Bush: Of course, if you want to slander America, you can look at it one way. But you go down — what you need to do — I think I suggested you do this at a press conference. If you go down there to Guantanamo and take a look at how these prisoners are treated — and they’re working it through our court systems. We are a land of law.
Boulton: But the Supreme Court have just said that — you know, ruled against what you’ve been doing down there.
Bush: But the district court didn’t. And the appellate court didn’t.
Boulton: The Supreme Court is supreme, isn’t it?
Bush: It is, and I accept their verdict. I don’t agree with their verdict. And it’s not what I was doing down there. This was a law passed by our United States Congress that I worked with the Congress to get passed and signed into law.
Boulton: But it looked like an attempt to bypass the Constitution, to a certain extent.
Bush: This is a law passed, Adam.
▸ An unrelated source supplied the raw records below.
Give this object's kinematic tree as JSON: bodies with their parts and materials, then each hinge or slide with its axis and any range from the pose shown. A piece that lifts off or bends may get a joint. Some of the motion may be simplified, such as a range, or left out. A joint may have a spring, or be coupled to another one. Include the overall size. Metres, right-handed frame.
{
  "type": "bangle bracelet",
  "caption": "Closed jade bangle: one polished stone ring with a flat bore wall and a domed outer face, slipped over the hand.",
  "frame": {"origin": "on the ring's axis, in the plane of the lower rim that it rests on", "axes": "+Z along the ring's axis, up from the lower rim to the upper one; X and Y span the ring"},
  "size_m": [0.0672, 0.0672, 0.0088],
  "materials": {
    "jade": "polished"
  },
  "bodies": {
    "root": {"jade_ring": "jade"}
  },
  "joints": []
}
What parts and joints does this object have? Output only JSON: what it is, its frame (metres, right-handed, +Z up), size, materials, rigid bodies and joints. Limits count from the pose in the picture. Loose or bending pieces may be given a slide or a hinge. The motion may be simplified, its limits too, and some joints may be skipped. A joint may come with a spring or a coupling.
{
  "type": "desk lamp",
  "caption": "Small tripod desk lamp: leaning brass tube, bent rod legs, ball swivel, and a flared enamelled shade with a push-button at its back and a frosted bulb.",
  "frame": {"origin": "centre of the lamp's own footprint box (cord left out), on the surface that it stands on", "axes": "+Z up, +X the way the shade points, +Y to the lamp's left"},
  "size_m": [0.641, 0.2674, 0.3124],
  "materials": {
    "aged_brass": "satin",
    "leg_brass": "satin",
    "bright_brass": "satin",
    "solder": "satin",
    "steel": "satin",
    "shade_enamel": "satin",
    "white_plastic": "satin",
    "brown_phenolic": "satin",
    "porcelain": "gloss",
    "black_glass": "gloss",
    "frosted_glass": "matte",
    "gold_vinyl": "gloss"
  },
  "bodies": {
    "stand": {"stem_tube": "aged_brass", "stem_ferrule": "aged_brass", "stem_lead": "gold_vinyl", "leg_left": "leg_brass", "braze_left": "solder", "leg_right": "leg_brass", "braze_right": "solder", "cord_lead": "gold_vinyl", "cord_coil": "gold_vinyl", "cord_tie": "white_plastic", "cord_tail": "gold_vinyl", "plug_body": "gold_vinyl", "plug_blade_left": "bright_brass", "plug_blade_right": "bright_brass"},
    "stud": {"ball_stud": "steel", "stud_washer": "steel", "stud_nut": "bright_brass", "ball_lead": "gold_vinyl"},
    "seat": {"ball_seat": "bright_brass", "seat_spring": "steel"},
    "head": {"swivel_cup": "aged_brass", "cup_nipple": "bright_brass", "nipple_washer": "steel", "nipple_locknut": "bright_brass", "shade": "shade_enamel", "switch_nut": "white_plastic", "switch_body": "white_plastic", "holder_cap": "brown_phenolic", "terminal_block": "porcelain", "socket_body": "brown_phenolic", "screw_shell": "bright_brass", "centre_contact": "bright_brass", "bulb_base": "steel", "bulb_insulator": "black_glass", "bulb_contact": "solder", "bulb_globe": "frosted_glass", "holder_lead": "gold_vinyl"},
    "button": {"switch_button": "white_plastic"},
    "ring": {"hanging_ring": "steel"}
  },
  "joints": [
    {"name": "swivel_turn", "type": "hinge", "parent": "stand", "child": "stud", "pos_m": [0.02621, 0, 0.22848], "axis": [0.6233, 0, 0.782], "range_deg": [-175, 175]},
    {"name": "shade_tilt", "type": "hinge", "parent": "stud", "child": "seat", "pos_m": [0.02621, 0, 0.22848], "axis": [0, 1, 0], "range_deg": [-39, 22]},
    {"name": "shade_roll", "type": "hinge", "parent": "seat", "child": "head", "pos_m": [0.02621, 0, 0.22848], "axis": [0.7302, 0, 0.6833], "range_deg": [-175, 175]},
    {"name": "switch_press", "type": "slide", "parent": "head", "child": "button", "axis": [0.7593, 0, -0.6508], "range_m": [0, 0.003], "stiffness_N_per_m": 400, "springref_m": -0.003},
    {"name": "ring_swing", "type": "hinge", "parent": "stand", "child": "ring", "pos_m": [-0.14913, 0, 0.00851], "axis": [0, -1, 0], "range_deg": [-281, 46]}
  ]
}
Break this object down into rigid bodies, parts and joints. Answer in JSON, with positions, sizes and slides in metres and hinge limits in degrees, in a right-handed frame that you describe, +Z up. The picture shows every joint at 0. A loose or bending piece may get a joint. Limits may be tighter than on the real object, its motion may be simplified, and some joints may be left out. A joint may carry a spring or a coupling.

We passed a law. Bypassing the Constitution means that we did something, you know, outside the bounds of the Constitution. We went to the Congress and got a piece of legislation passed.
Boulton: Which is now being struck down, effectively.
Bush: It is, and I accept what the Supreme Court did, and I necessarily don’t have to agree with it. My only point to you is, is that, yeah, I mean, we certainly wish Abu Ghraib hadn’t happened, but that should not reflect, you know, America. This was the actions of some soldiers. That doesn’t show the heart and soul of America.